The ‘sharpest’ tools that EU institutions have employed in recent years were lengthy and only partially effective article 7 procedures, and repeated financial threats, which were soon followed by bargain deals on ‘fundamental values’ (as was the case with Hungary’s Corona Recovery Funds). How exactly citizens were supposed to benefit from such a slow, convoluted not to say unprincipled approach, or to sincerely continue to believe the rhetoric about a ‘community of values’, is anybody’s guess.
Learning from the V4
The possibility of an illiberal and far-right breakthrough in the upcoming elections is more worrying because the centre-right has been in sharp decline in several member states – not only in Hungary, but also in EU countries like France or Italy.
The centrality in recent decades of a bloated European People’s Party in the European Parliament – a supposedly centre-right party group that expanded after the Cold War to include rightwing forces such as Silvio Berlusconi’s Forza Italia, Orbán’s Fidesz or the Croatian Democratic Union – has partially obscured Europe’s alarming shift to the right. But it should be clear by now that the centre-right’s loss of influence, and the concomitant rise of the illiberal and populist right, leaves liberal democratic norms and support for European integration increasingly uncertain.

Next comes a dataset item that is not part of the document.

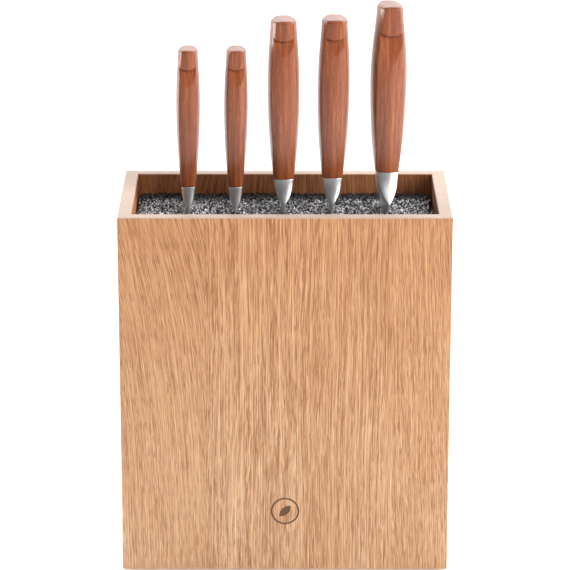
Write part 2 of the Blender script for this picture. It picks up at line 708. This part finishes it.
def rod_faces(levels):
    """One rod's faces: its sides, its rounded end and its foot."""
    last = (levels - 1) * ROD_SIDES
    edges = [(side, (side + 1) % ROD_SIDES) for side in range(ROD_SIDES)]
    sides = [(start + near, start + far, start + far + ROD_SIDES, start + near + ROD_SIDES)
             for start in range(0, last, ROD_SIDES) for near, far in edges]
    end = [(last + near, last + far, last + ROD_SIDES) for near, far in edges]
    foot = tuple(range(ROD_SIDES - 1, -1, -1))
    return sides + end + [foot]


# ---------------------------------------------------------------- camera, light and floor

CAMERA_DISTANCE = 1.8696
CAMERA_HEIGHT = 0.7868
CAMERA_PITCH = math.radians(17.82)
CAMERA_LENS = 182.5
SENSOR = 36.0

# Each softbox: its place, what it points at, its width and height, and its power.
MIDDLE = (0.0, 0.0, 0.25)
SOFTBOXES = {
    "top_softbox": ((0.0, 0.9, 1.5), (0.0, 0.5, 0.0), (2.4, 1.2), 27.0),
    "right_softbox": ((1.72, -0.90, 1.15), MIDDLE, (1.5, 1.3), 62.0),
    "front_softbox": ((0.15, -1.3, 1.5), MIDDLE, (1.2, 0.6), 4.0),
    "left_softbox": ((-1.5, 0.5, 0.42), MIDDLE, (1.1, 0.7), 16.0),
}

# The room is dim. The wall behind gets brighter between these Y and these Z parts of the direction
# that is looked in.
ROOM_LIGHT = 0.17
WALL_LIGHT = 1.8
WALL_DARK_Y, WALL_BRIGHT_Y = 0.25, 0.75
WALL_DARK_Z, WALL_BRIGHT_Z = 0.75, 0.40

FLOOR_HALF_SIDE = 12.0
FLOOR_SPECKLE = 0.04
FLOOR_RAMP = ((0.0, (0.93, 0.93, 0.93)), (1.0, (0.97, 0.97, 0.97)))
FLOOR_ROUGHNESS = 0.9
FLOOR_GLOW = 0.27


def add_camera():
    data = bpy.data.cameras.new("camera")
    data.sensor_width = SENSOR
    data.lens = CAMERA_LENS
    camera = bpy.data.objects.new("camera", data)
    camera.location = (0.0, -CAMERA_DISTANCE, CAMERA_HEIGHT)
    camera.rotation_euler = (math.pi / 2 - CAMERA_PITCH, 0.0, 0.0)
    bpy.context.scene.collection.objects.link(camera)
    bpy.context.scene.camera = camera


def add_softbox(name, place, target, size, power):
    data = bpy.data.lights.new(name, "AREA")
    data.shape = "RECTANGLE"
    data.size, data.size_y = size
    data.energy = power
    lamp = bpy.data.objects.new(name, data)
    lamp.location = place
    lamp.rotation_euler = (Vector(target) - Vector(place)).to_track_quat("-Z", "Y").to_euler()
    bpy.context.scene.collection.objects.link(lamp)


def add_world():
    """A dim room with a brighter wall behind the object, brightest low down."""
    world = bpy.data.worlds.new("studio")
    world.use_nodes = True
    tree = world.node_tree
    tree.nodes.clear()

    def node(kind, *values):
        """A node with its inputs linked or set in their order."""
        made = tree.nodes.new(kind)
        for value, socket in zip(values, made.inputs):
            if isinstance(value, bpy.types.NodeSocket):
                tree.links.new(value, socket)
            else:
                socket.default_value = value
        return made

    direction = node("ShaderNodeTexCoord").outputs["Generated"]
    split = node("ShaderNodeSeparateXYZ", direction)
    behind = node("ShaderNodeMapRange", split.outputs["Y"], WALL_DARK_Y, WALL_BRIGHT_Y)
    low = node("ShaderNodeMapRange", split.outputs["Z"], WALL_DARK_Z, WALL_BRIGHT_Z)
    wall = node("ShaderNodeMath", behind.outputs[0], low.outputs[0])
    wall.operation = "MULTIPLY"
    strength = node("ShaderNodeMath", wall.outputs[0], WALL_LIGHT, ROOM_LIGHT)
    strength.operation = "MULTIPLY_ADD"
    background = node("ShaderNodeBackground")
    tree.links.new(strength.outputs[0], background.inputs["Strength"])
    output = node("ShaderNodeOutputWorld")
    tree.links.new(background.outputs[0], output.inputs["Surface"])
    bpy.context.scene.world = world


def add_floor():
    shader = Shader("pale_floor")
    speckle = shader.noise(shader.scaled(shader.place(), FLOOR_SPECKLE))
    shader.set(Base_Color=shader.ramp(speckle, FLOOR_RAMP), Roughness=FLOOR_ROUGHNESS,
               Emission_Color=(1.0, 1.0, 1.0, 1.0), Emission_Strength=FLOOR_GLOW)
    half = FLOOR_HALF_SIDE
    mesh = bpy.data.meshes.new("floor")
    mesh.from_pydata([(-half, -half, 0), (half, -half, 0), (half, half, 0), (-half, half, 0)], [],
                     [(0, 1, 2, 3)])
    mesh.materials.append(shader.material)
    floor = bpy.data.objects.new("floor", mesh)
    bpy.context.scene.collection.objects.link(floor)


def add_studio():
    add_world()
    for name, (place, target, size, power) in SOFTBOXES.items():
        add_softbox(name, place, target, size, power)
    add_floor()
    bpy.context.scene.view_settings.view_transform = "Standard"


paint_block()
paint_knives()
build_bristles()
add_camera()
add_studio()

It is above all the absence of notable liberal conservative forces in a right-leaning country that makes Hungarian democracy appear such a hopeless cause. And more than any other factor, it is the continuing power of liberal conservatism in similarly right-leaning Poland that offers that country a new chance at a liberal democratic future. This political lesson may soon prove crucial for the European Union as a whole.